## AIM OF THE EXERCISE
Starting at the top of the entries below, set down each line exactly as written, and stop after the line containing "RUN_GAP = 0.0006".

— begin SUPPLIED ENTRIES —

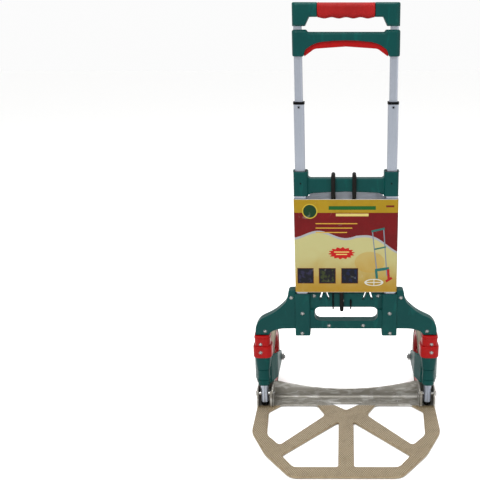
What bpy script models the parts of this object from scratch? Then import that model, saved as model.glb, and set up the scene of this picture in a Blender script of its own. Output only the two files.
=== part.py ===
"""A foldaway hand truck: a fold-up toe plate, two swinging wheels and a three-stage telescopic handle.

Metres, +Z up. X runs across the truck and Y runs back. The origin is on the floor, under the middle of the
whole truck. Inside the script every shape is written in truck coordinates, whose Y starts in the plane of the
tubes and legs; the empty named truck carries them to their place. The wheel radius sets the leg spacing,
because the folded wheels lie side by side between the legs.
"""
import math

import bmesh
import bpy
from mathutils import Vector

# ---- clearances -------------------------------------------------------------------------------------------
GAP = 0.0003            # between two pieces that touch on the real truck
SLIDE_GAP = 0.0004      # on each side of a sliding tube
RUN_GAP = 0.0006        # round a turning shaft

# ---- wheels and legs --------------------------------------------------------------------------------------
WHEEL_R = 0.067
WHEEL_WIDTH = 0.0295
TYRE_DEPTH = 0.0072
PIVOT_Z = 0.0335        # the toe plate's hinge
SHEET = 0.003           # the toe plate's flange, side walls and inner ears
FOLD_CLEAR = 0.0005     # the folded flange lies this far under the wheels
FLANGE_BACK = PIVOT_Z + SHEET + FOLD_CLEAR
WHEEL_CLEAR = 0.002     # flange to wheel
FOLDED_CLEAR = 0.001    # folded wheel to the middle of the truck
AXLE_BACK = FLANGE_BACK + WHEEL_CLEAR + WHEEL_R
AXLE_Z = WHEEL_R
AXLE_R = 0.004
LEG_X = AXLE_BACK + WHEEL_R + FOLDED_CLEAR
LEG_R = 0.0082
LEG_WALL = 0.0016
LEG_LOW = 0.016
LEG_SOCKET = 0.026      # how far a leg goes up into the lower frame
FORK_INNER = 0.027      # outer faces of the fork's plates, from the leg axis
FORK_OUTER = 0.022
FORK_PLATE = 0.004
FORK_TIP_R = 0.0155
KNUCKLE_LOW = 0.0575
KNUCKLE_RISE = 0.0577   # knuckle's top above the axle
KNUCKLE_TOP = AXLE_Z + KNUCKLE_RISE
COLLAR_LOW = KNUCKLE_TOP + GAP
COLLAR_HEIGHT = 0.049
COLLAR_TOP = COLLAR_LOW + COLLAR_HEIGHT

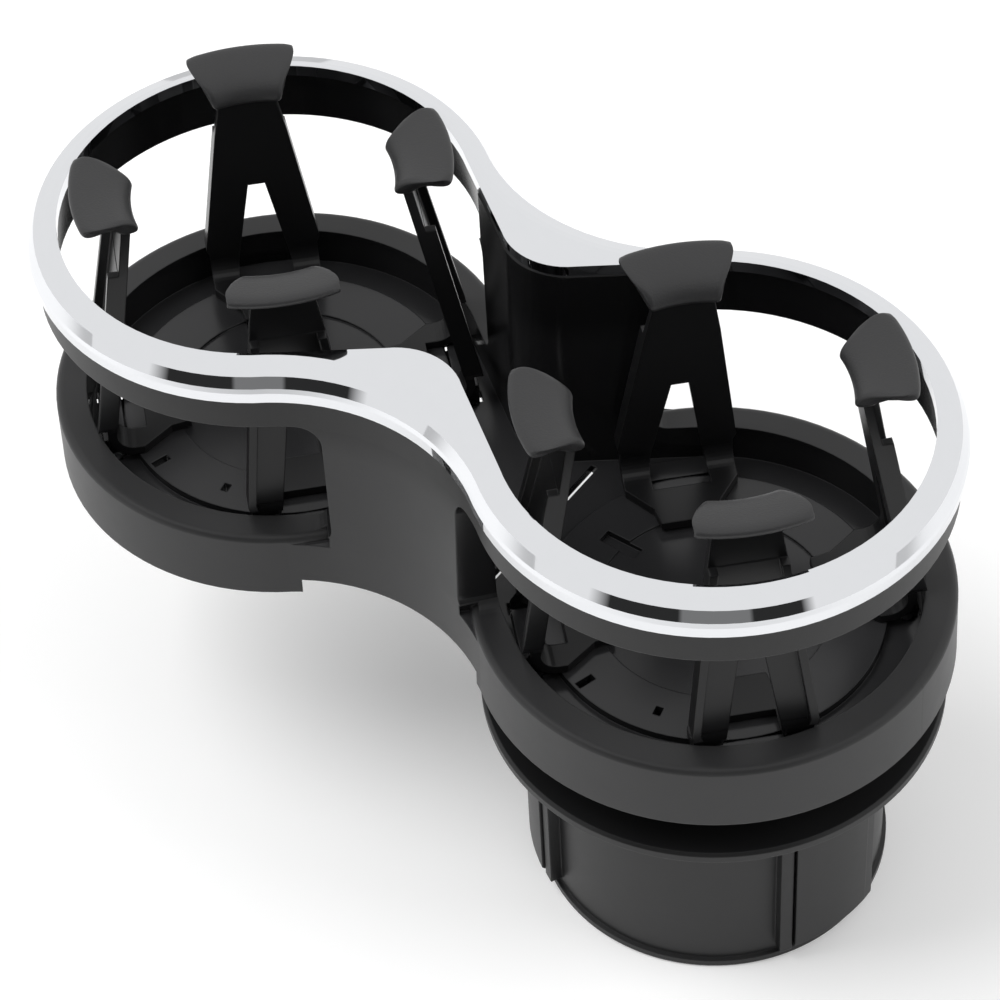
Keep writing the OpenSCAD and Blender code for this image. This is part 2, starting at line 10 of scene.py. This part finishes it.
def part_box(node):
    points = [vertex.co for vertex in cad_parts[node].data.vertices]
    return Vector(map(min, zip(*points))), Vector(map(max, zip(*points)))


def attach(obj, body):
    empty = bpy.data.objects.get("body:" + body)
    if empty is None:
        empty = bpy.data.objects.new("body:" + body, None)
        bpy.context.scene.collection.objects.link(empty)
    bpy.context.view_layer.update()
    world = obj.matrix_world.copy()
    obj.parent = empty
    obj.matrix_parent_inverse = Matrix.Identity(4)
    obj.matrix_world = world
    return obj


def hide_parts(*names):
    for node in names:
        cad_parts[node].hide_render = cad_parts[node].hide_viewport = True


bl_info = {
    "name": "Twin Cup Holder",
    "version": (1, 0, 0),
    "blender": (4, 5, 0),
    "location": "View3D > Sidebar > Cup Holder",
    "description": "Pads, finishes and studio stage of a twin cup holder",
    "category": "Object",
}

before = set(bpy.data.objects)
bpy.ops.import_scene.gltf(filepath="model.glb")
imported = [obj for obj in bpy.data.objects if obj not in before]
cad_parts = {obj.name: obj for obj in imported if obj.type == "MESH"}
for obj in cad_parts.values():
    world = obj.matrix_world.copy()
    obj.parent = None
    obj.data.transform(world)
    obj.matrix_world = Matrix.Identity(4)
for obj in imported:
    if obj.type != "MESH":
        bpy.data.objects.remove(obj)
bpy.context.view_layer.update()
MM = 0.001
CUP_PITCH = 0.102
PAD_RIM_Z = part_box("pad_main_1")[1][2]
LEDGE_Z = 0.0758
FLOOR_Z = 0.0674
BAND_Z = 0.106
OUTER_WALL_R = 0.0425
CAMERA_AZIMUTH, CAMERA_ELEVATION, CAMERA_ROLL = 38.15, 47.70, -3.61
ARM_TURNS = {"1": 45, "2": 135, "3": 225, "4": 315}

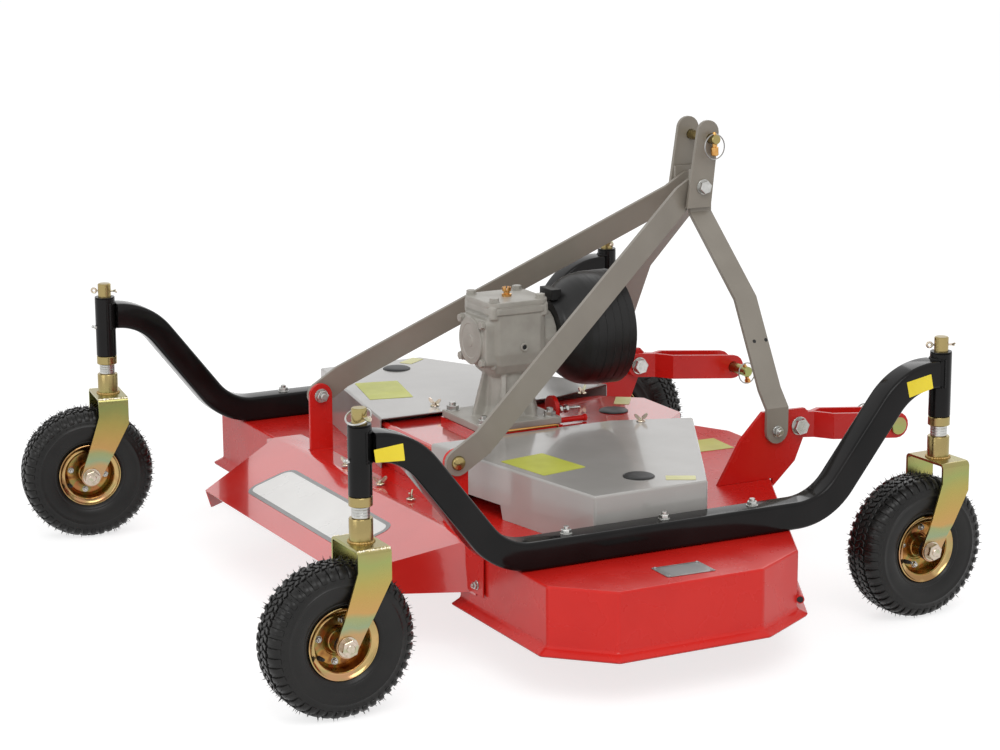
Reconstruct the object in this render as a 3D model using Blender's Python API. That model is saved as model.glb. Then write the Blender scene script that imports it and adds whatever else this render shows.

— end SUPPLIED ENTRIES —

## WRITTEN ANSWER
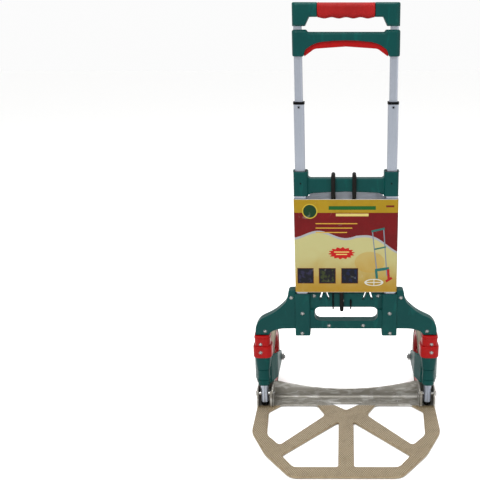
What bpy script models the parts of this object from scratch? Then import that model, saved as model.glb, and set up the scene of this picture in a Blender script of its own. Output only the two files.
=== part.py ===
"""A foldaway hand truck: a fold-up toe plate, two swinging wheels and a three-stage telescopic handle.

Metres, +Z up. X runs across the truck and Y runs back. The origin is on the floor, under the middle of the
whole truck. Inside the script every shape is written in truck coordinates, whose Y starts in the plane of the
tubes and legs; the empty named truck carries them to their place. The wheel radius sets the leg spacing,
because the folded wheels lie side by side between the legs.
"""
import math

import bmesh
import bpy
from mathutils import Vector

# ---- clearances -------------------------------------------------------------------------------------------
GAP = 0.0003            # between two pieces that touch on the real truck
SLIDE_GAP = 0.0004      # on each side of a sliding tube
RUN_GAP = 0.0006        # round a turning shaft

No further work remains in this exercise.